### Task requirements
The first line to copy is the one with "the rail's back"; the last is the one with "bpy.context.view_layer.update()". Copy each line in that range exactly, leaving out all others.

### Data shown

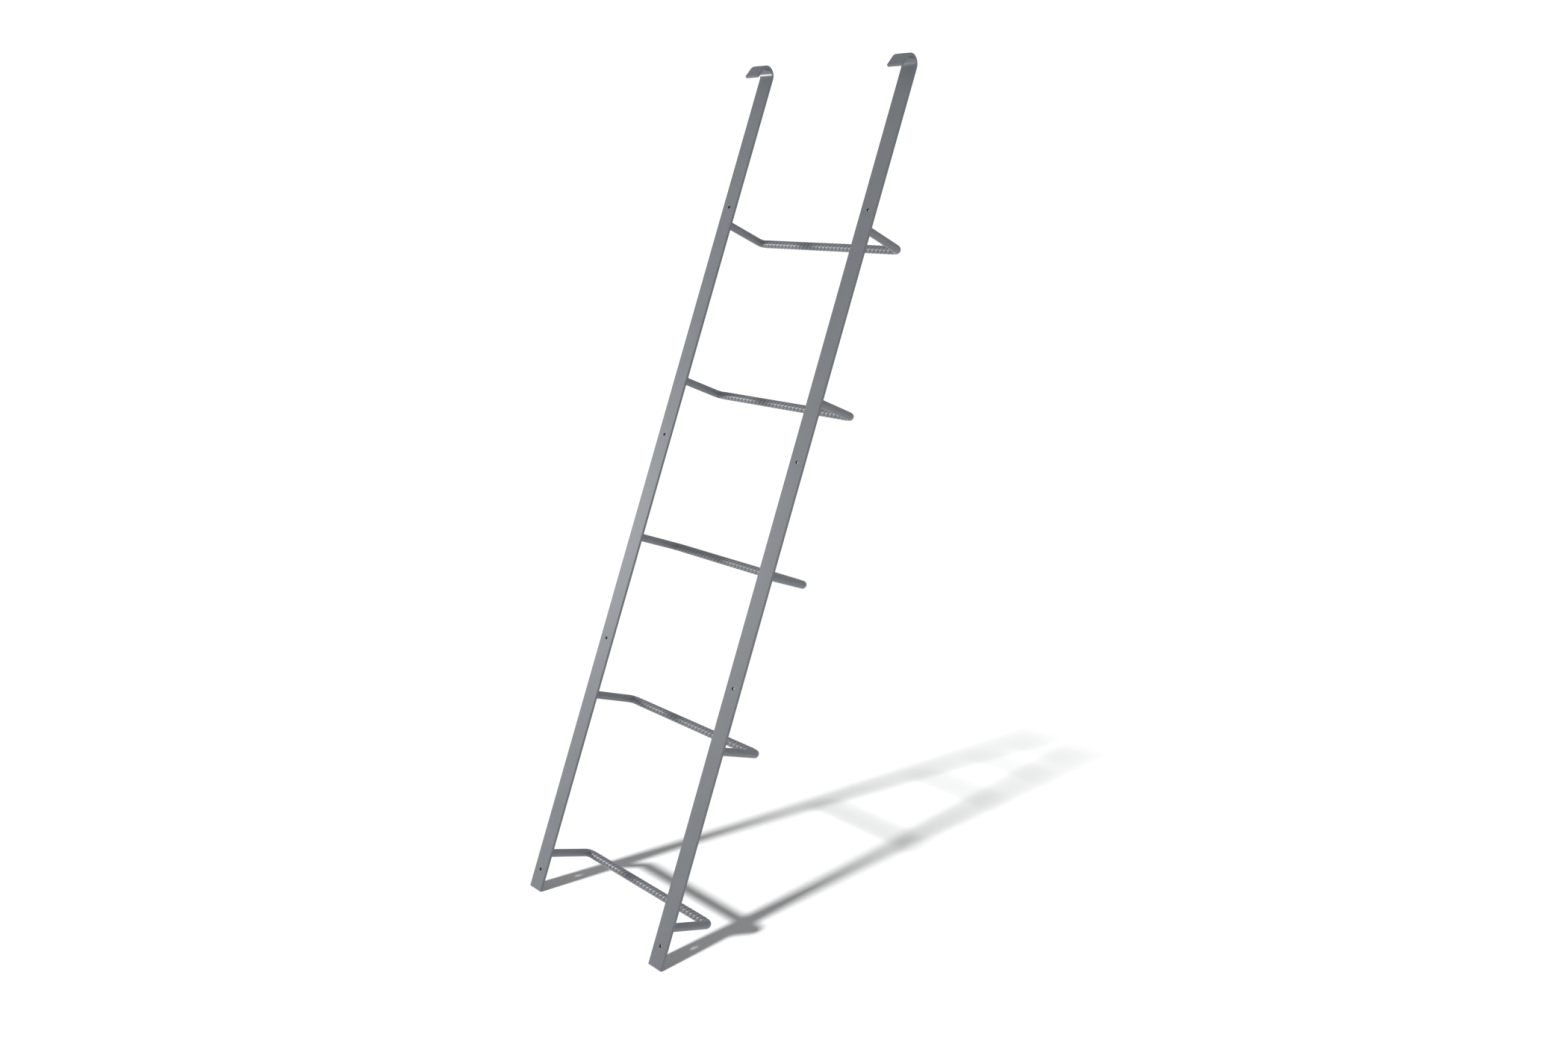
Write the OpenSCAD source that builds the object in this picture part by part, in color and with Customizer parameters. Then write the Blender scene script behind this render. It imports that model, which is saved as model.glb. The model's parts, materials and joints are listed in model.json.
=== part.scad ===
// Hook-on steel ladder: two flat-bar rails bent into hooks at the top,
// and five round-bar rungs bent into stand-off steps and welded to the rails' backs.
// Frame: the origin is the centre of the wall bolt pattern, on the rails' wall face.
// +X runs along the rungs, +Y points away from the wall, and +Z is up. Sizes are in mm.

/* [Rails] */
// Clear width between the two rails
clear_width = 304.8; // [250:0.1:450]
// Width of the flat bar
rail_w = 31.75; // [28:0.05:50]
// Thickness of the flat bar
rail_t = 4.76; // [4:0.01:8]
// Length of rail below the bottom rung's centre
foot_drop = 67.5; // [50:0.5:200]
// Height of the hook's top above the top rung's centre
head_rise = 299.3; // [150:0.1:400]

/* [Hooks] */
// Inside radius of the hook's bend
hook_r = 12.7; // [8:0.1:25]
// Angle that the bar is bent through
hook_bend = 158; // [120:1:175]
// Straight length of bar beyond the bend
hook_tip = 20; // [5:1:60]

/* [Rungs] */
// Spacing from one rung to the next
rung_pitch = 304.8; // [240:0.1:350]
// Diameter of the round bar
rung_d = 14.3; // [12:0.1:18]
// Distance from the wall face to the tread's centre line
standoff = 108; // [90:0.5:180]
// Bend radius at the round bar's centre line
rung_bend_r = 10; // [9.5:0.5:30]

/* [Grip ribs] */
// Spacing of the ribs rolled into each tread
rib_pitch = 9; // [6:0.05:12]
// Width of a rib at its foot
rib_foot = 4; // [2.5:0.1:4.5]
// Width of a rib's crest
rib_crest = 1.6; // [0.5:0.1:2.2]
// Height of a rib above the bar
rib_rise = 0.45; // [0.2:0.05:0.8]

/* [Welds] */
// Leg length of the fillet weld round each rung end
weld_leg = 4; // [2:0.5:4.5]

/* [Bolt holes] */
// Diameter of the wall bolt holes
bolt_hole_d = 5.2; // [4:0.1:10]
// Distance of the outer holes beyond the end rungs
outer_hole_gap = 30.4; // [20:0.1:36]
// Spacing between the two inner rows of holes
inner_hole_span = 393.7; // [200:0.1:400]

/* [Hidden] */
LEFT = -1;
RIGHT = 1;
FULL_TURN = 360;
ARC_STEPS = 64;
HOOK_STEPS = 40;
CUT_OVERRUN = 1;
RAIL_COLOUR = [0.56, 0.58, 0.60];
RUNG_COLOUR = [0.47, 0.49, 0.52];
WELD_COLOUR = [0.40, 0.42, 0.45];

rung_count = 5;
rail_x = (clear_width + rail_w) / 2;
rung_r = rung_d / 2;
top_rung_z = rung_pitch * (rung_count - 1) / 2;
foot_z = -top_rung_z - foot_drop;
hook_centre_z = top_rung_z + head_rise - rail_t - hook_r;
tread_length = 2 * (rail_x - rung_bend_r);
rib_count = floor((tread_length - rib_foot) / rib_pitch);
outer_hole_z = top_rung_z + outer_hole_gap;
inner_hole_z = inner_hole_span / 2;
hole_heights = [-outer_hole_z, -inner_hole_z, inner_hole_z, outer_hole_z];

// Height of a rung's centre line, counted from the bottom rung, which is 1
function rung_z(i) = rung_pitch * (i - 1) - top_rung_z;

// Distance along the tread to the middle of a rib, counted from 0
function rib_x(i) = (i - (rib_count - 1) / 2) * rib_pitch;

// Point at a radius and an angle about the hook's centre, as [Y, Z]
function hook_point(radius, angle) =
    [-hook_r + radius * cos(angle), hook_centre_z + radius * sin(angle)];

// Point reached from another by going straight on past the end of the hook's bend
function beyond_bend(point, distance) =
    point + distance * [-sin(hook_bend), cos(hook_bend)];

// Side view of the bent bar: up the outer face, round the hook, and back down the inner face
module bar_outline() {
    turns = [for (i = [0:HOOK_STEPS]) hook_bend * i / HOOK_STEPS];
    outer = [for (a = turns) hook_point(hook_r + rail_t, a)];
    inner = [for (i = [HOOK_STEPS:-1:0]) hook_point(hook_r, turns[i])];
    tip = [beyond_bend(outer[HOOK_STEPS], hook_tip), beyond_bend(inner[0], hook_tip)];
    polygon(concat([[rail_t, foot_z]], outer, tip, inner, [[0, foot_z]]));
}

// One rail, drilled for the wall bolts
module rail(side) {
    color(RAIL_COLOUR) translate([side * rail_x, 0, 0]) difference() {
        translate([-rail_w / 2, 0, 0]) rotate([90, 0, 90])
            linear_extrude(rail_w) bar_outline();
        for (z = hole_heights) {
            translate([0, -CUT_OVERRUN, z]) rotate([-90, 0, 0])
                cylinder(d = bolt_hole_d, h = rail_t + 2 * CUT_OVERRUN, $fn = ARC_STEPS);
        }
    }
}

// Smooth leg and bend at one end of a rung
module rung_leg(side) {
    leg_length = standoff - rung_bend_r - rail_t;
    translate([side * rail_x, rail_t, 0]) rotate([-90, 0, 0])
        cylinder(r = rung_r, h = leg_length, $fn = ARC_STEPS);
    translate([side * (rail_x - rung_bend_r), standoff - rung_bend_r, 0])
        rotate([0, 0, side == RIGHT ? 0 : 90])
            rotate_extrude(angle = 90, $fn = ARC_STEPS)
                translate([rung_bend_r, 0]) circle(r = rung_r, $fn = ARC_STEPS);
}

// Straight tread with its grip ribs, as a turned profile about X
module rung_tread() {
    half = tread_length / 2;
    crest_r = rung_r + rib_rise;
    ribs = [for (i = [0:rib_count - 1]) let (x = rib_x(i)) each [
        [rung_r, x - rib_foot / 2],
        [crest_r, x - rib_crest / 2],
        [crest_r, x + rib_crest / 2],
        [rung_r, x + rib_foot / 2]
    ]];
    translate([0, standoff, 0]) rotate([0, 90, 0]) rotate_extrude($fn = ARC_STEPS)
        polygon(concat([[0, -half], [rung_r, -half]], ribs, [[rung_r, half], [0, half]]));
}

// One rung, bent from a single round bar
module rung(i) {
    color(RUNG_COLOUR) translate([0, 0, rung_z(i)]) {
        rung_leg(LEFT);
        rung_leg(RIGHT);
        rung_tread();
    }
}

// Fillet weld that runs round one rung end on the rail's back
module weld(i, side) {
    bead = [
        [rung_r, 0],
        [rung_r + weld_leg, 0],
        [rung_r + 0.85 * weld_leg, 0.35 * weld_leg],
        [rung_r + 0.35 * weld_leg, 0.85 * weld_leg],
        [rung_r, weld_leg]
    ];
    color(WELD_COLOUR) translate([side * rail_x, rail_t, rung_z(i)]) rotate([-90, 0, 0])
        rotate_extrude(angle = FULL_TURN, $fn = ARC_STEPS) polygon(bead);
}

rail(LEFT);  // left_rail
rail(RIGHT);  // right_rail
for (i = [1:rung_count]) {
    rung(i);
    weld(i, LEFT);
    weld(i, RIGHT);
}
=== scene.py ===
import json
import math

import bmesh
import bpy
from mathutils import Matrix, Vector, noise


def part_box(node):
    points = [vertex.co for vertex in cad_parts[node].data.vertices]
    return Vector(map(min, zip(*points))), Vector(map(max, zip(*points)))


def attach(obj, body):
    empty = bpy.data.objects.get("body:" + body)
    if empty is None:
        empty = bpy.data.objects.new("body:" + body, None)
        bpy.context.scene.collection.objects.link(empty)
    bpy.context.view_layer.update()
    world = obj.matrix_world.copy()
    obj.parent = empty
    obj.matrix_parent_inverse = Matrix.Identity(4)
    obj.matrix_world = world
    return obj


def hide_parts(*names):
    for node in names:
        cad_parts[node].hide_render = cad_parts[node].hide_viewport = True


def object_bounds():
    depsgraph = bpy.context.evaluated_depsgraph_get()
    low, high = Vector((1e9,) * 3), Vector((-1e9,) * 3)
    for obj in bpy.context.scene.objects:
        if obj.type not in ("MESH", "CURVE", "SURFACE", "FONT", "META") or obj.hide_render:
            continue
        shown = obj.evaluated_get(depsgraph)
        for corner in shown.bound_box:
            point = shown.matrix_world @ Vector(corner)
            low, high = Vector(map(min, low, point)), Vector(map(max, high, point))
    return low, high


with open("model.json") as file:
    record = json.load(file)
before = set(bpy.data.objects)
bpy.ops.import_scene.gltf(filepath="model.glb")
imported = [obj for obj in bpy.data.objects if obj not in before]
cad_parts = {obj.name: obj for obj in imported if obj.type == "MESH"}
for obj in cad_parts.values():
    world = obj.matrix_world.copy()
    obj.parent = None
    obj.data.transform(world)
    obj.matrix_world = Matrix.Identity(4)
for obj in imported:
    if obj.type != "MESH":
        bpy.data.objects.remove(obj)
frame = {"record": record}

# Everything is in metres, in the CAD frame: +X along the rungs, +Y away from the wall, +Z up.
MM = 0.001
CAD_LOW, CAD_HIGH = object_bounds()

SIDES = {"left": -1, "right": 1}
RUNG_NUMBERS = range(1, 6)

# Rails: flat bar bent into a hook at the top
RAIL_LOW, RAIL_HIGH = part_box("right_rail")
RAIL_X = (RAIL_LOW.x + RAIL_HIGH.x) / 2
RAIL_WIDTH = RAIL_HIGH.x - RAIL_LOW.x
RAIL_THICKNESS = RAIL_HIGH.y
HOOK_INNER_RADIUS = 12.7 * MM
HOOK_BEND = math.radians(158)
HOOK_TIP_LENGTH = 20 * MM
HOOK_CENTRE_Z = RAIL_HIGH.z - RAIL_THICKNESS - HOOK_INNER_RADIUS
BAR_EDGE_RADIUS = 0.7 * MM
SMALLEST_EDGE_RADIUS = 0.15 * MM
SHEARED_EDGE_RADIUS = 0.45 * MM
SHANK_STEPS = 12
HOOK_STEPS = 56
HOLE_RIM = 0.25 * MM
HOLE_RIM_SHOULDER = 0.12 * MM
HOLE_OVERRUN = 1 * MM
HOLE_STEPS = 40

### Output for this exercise
// Fillet weld that runs round one rung end on the rail's back
module weld(i, side) {
    bead = [
        [rung_r, 0],
        [rung_r + weld_leg, 0],
        [rung_r + 0.85 * weld_leg, 0.35 * weld_leg],
        [rung_r + 0.35 * weld_leg, 0.85 * weld_leg],
        [rung_r, weld_leg]
    ];
    color(WELD_COLOUR) translate([side * rail_x, rail_t, rung_z(i)]) rotate([-90, 0, 0])
        rotate_extrude(angle = FULL_TURN, $fn = ARC_STEPS) polygon(bead);
}

rail(LEFT);  // left_rail
rail(RIGHT);  // right_rail
for (i = [1:rung_count]) {
    rung(i);
    weld(i, LEFT);
    weld(i, RIGHT);
}
=== scene.py ===
import json
import math

import bmesh
import bpy
from mathutils import Matrix, Vector, noise


def part_box(node):
    points = [vertex.co for vertex in cad_parts[node].data.vertices]
    return Vector(map(min, zip(*points))), Vector(map(max, zip(*points)))


def attach(obj, body):
    empty = bpy.data.objects.get("body:" + body)
    if empty is None:
        empty = bpy.data.objects.new("body:" + body, None)
        bpy.context.scene.collection.objects.link(empty)
    bpy.context.view_layer.update()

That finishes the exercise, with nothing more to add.